Repeat the whole of the data, keeping every detail the same.

....

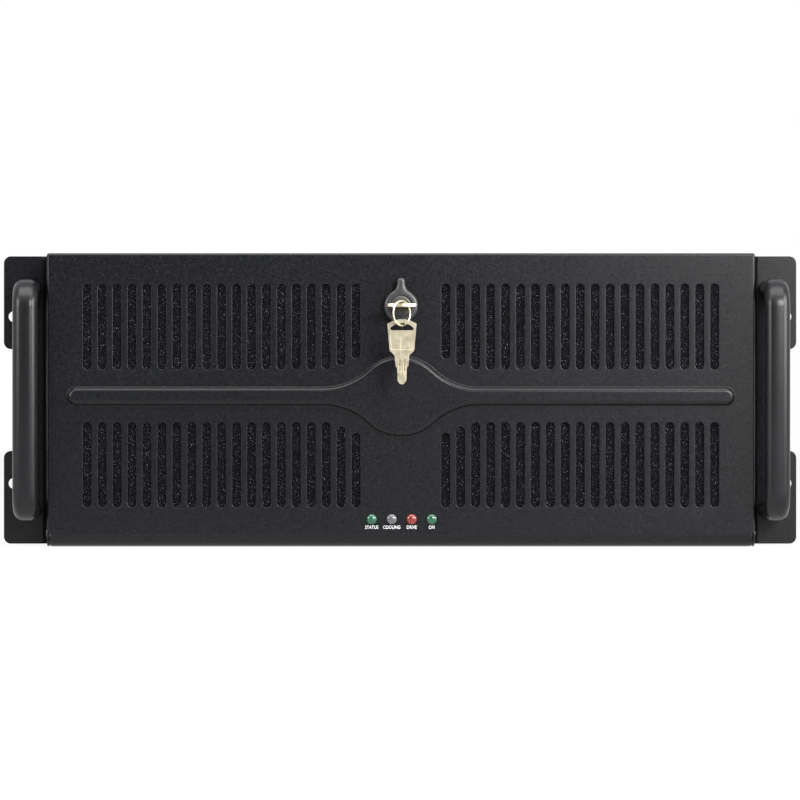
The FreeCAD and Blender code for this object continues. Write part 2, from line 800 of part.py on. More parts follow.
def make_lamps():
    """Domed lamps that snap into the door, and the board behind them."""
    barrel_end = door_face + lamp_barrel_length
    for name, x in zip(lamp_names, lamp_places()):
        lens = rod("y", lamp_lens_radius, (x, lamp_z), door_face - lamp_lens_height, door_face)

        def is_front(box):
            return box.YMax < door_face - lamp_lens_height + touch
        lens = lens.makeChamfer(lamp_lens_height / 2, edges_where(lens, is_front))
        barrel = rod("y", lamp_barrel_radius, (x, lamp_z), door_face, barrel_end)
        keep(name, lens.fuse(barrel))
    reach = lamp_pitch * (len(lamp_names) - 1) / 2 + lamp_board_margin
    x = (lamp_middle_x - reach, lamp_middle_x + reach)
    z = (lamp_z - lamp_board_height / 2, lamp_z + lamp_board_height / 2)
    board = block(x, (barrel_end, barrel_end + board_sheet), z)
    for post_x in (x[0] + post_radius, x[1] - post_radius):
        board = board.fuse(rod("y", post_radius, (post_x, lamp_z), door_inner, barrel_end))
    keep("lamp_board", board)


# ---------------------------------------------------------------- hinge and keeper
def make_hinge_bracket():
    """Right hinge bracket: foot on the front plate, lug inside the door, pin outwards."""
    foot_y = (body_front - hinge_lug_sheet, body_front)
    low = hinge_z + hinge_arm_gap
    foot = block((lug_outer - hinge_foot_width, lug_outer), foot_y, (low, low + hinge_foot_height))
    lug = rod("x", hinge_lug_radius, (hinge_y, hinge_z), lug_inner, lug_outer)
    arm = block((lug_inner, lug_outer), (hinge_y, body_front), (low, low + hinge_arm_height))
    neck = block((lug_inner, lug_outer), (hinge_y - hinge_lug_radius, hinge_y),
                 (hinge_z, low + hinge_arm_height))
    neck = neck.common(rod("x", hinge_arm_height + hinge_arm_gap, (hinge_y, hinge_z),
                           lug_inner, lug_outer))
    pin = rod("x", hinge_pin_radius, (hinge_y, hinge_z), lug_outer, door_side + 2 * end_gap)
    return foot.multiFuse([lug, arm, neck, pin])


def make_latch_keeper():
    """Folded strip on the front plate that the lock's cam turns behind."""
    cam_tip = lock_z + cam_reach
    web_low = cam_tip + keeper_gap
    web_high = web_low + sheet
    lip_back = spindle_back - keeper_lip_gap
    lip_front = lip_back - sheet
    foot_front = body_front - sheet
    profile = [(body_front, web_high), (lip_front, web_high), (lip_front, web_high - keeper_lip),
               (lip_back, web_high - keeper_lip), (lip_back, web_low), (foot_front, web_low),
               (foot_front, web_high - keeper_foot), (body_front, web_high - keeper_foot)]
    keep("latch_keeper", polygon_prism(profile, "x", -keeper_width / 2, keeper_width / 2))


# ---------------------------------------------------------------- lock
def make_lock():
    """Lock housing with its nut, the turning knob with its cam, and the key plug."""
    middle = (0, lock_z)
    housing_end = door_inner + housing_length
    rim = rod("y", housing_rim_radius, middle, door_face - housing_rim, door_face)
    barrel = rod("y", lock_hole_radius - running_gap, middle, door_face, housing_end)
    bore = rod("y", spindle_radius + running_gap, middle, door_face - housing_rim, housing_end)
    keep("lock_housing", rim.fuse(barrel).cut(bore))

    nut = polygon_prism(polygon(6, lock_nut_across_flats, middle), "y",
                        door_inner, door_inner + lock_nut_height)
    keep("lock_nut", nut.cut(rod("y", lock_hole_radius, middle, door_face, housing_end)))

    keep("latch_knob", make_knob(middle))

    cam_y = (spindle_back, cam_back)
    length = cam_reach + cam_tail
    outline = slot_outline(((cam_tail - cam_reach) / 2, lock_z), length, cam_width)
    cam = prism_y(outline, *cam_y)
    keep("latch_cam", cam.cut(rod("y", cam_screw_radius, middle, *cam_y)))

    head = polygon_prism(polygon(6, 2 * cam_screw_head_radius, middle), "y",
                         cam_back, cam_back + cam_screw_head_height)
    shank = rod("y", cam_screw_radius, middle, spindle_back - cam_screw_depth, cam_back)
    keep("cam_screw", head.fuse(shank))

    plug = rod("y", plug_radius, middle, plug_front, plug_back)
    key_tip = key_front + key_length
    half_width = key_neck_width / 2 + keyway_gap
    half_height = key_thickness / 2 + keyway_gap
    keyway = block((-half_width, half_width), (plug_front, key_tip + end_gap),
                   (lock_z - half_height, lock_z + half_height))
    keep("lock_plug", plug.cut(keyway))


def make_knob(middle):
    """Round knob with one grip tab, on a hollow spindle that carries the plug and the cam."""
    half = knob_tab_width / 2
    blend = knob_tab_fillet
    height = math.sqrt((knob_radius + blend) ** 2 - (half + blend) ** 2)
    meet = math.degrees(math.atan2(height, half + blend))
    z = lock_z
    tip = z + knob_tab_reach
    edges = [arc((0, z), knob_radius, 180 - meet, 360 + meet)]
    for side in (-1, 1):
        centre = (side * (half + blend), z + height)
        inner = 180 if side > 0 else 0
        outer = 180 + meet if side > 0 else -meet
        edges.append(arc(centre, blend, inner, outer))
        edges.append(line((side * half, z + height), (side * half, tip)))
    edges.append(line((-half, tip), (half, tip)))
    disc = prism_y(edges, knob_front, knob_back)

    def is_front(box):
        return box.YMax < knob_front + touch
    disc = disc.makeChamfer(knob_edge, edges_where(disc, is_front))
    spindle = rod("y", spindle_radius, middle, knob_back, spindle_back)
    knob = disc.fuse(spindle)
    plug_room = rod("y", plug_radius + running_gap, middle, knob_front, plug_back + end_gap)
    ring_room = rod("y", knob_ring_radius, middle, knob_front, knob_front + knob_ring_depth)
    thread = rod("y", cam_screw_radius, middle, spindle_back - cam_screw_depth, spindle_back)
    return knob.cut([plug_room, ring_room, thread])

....

• _Exercise output_:
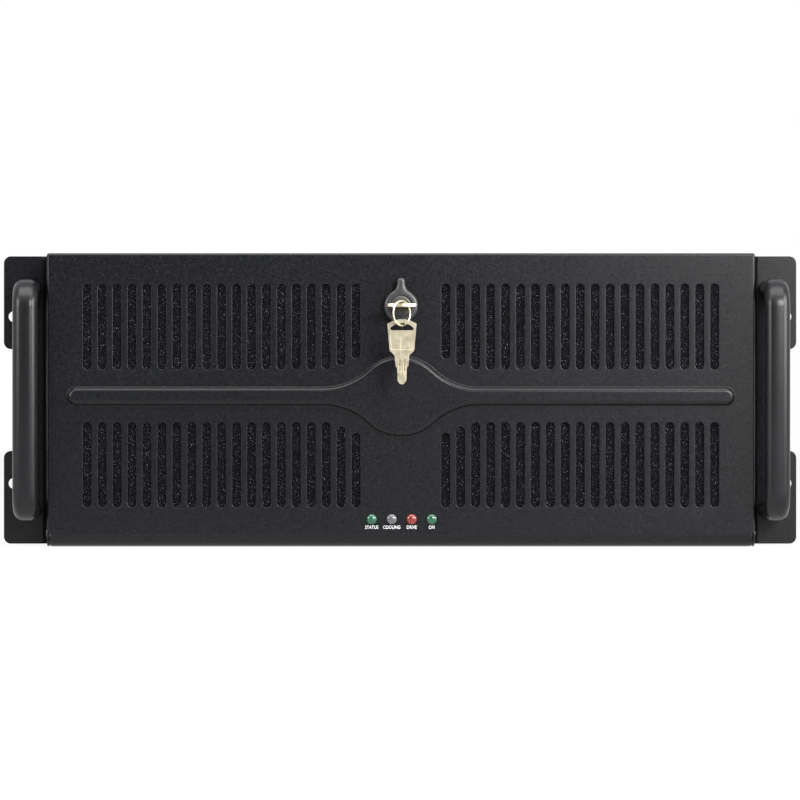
The FreeCAD and Blender code for this object continues. Write part 2, from line 800 of part.py on. More parts follow.
def make_lamps():
    """Domed lamps that snap into the door, and the board behind them."""
    barrel_end = door_face + lamp_barrel_length
    for name, x in zip(lamp_names, lamp_places()):
        lens = rod("y", lamp_lens_radius, (x, lamp_z), door_face - lamp_lens_height, door_face)

        def is_front(box):
            return box.YMax < door_face - lamp_lens_height + touch
        lens = lens.makeChamfer(lamp_lens_height / 2, edges_where(lens, is_front))
        barrel = rod("y", lamp_barrel_radius, (x, lamp_z), door_face, barrel_end)
        keep(name, lens.fuse(barrel))
    reach = lamp_pitch * (len(lamp_names) - 1) / 2 + lamp_board_margin
    x = (lamp_middle_x - reach, lamp_middle_x + reach)
    z = (lamp_z - lamp_board_height / 2, lamp_z + lamp_board_height / 2)
    board = block(x, (barrel_end, barrel_end + board_sheet), z)
    for post_x in (x[0] + post_radius, x[1] - post_radius):
        board = board.fuse(rod("y", post_radius, (post_x, lamp_z), door_inner, barrel_end))
    keep("lamp_board", board)


# ---------------------------------------------------------------- hinge and keeper
def make_hinge_bracket():
    """Right hinge bracket: foot on the front plate, lug inside the door, pin outwards."""
    foot_y = (body_front - hinge_lug_sheet, body_front)
    low = hinge_z + hinge_arm_gap
    foot = block((lug_outer - hinge_foot_width, lug_outer), foot_y, (low, low + hinge_foot_height))
    lug = rod("x", hinge_lug_radius, (hinge_y, hinge_z), lug_inner, lug_outer)
    arm = block((lug_inner, lug_outer), (hinge_y, body_front), (low, low + hinge_arm_height))
    neck = block((lug_inner, lug_outer), (hinge_y - hinge_lug_radius, hinge_y),
                 (hinge_z, low + hinge_arm_height))
    neck = neck.common(rod("x", hinge_arm_height + hinge_arm_gap, (hinge_y, hinge_z),
                           lug_inner, lug_outer))
    pin = rod("x", hinge_pin_radius, (hinge_y, hinge_z), lug_outer, door_side + 2 * end_gap)
    return foot.multiFuse([lug, arm, neck, pin])


def make_latch_keeper():
    """Folded strip on the front plate that the lock's cam turns behind."""
    cam_tip = lock_z + cam_reach
    web_low = cam_tip + keeper_gap
    web_high = web_low + sheet
    lip_back = spindle_back - keeper_lip_gap
    lip_front = lip_back - sheet
    foot_front = body_front - sheet
    profile = [(body_front, web_high), (lip_front, web_high), (lip_front, web_high - keeper_lip),
               (lip_back, web_high - keeper_lip), (lip_back, web_low), (foot_front, web_low),
               (foot_front, web_high - keeper_foot), (body_front, web_high - keeper_foot)]
    keep("latch_keeper", polygon_prism(profile, "x", -keeper_width / 2, keeper_width / 2))


# ---------------------------------------------------------------- lock
def make_lock():
    """Lock housing with its nut, the turning knob with its cam, and the key plug."""
    middle = (0, lock_z)
    housing_end = door_inner + housing_length
    rim = rod("y", housing_rim_radius, middle, door_face - housing_rim, door_face)
    barrel = rod("y", lock_hole_radius - running_gap, middle, door_face, housing_end)
    bore = rod("y", spindle_radius + running_gap, middle, door_face - housing_rim, housing_end)
    keep("lock_housing", rim.fuse(barrel).cut(bore))

    nut = polygon_prism(polygon(6, lock_nut_across_flats, middle), "y",
                        door_inner, door_inner + lock_nut_height)
    keep("lock_nut", nut.cut(rod("y", lock_hole_radius, middle, door_face, housing_end)))

    keep("latch_knob", make_knob(middle))

    cam_y = (spindle_back, cam_back)
    length = cam_reach + cam_tail
    outline = slot_outline(((cam_tail - cam_reach) / 2, lock_z), length, cam_width)
    cam = prism_y(outline, *cam_y)
    keep("latch_cam", cam.cut(rod("y", cam_screw_radius, middle, *cam_y)))

    head = polygon_prism(polygon(6, 2 * cam_screw_head_radius, middle), "y",
                         cam_back, cam_back + cam_screw_head_height)
    shank = rod("y", cam_screw_radius, middle, spindle_back - cam_screw_depth, cam_back)
    keep("cam_screw", head.fuse(shank))

    plug = rod("y", plug_radius, middle, plug_front, plug_back)
    key_tip = key_front + key_length
    half_width = key_neck_width / 2 + keyway_gap
    half_height = key_thickness / 2 + keyway_gap
    keyway = block((-half_width, half_width), (plug_front, key_tip + end_gap),
                   (lock_z - half_height, lock_z + half_height))
    keep("lock_plug", plug.cut(keyway))


def make_knob(middle):
    """Round knob with one grip tab, on a hollow spindle that carries the plug and the cam."""
    half = knob_tab_width / 2
    blend = knob_tab_fillet
    height = math.sqrt((knob_radius + blend) ** 2 - (half + blend) ** 2)
    meet = math.degrees(math.atan2(height, half + blend))
    z = lock_z
    tip = z + knob_tab_reach
    edges = [arc((0, z), knob_radius, 180 - meet, 360 + meet)]
    for side in (-1, 1):
        centre = (side * (half + blend), z + height)
        inner = 180 if side > 0 else 0
        outer = 180 + meet if side > 0 else -meet
        edges.append(arc(centre, blend, inner, outer))
        edges.append(line((side * half, z + height), (side * half, tip)))
    edges.append(line((-half, tip), (half, tip)))
    disc = prism_y(edges, knob_front, knob_back)

    def is_front(box):
        return box.YMax < knob_front + touch
    disc = disc.makeChamfer(knob_edge, edges_where(disc, is_front))
    spindle = rod("y", spindle_radius, middle, knob_back, spindle_back)
    knob = disc.fuse(spindle)
    plug_room = rod("y", plug_radius + running_gap, middle, knob_front, plug_back + end_gap)
    ring_room = rod("y", knob_ring_radius, middle, knob_front, knob_front + knob_ring_depth)
    thread = rod("y", cam_screw_radius, middle, spindle_back - cam_screw_depth, spindle_back)
    return knob.cut([plug_room, ring_room, thread])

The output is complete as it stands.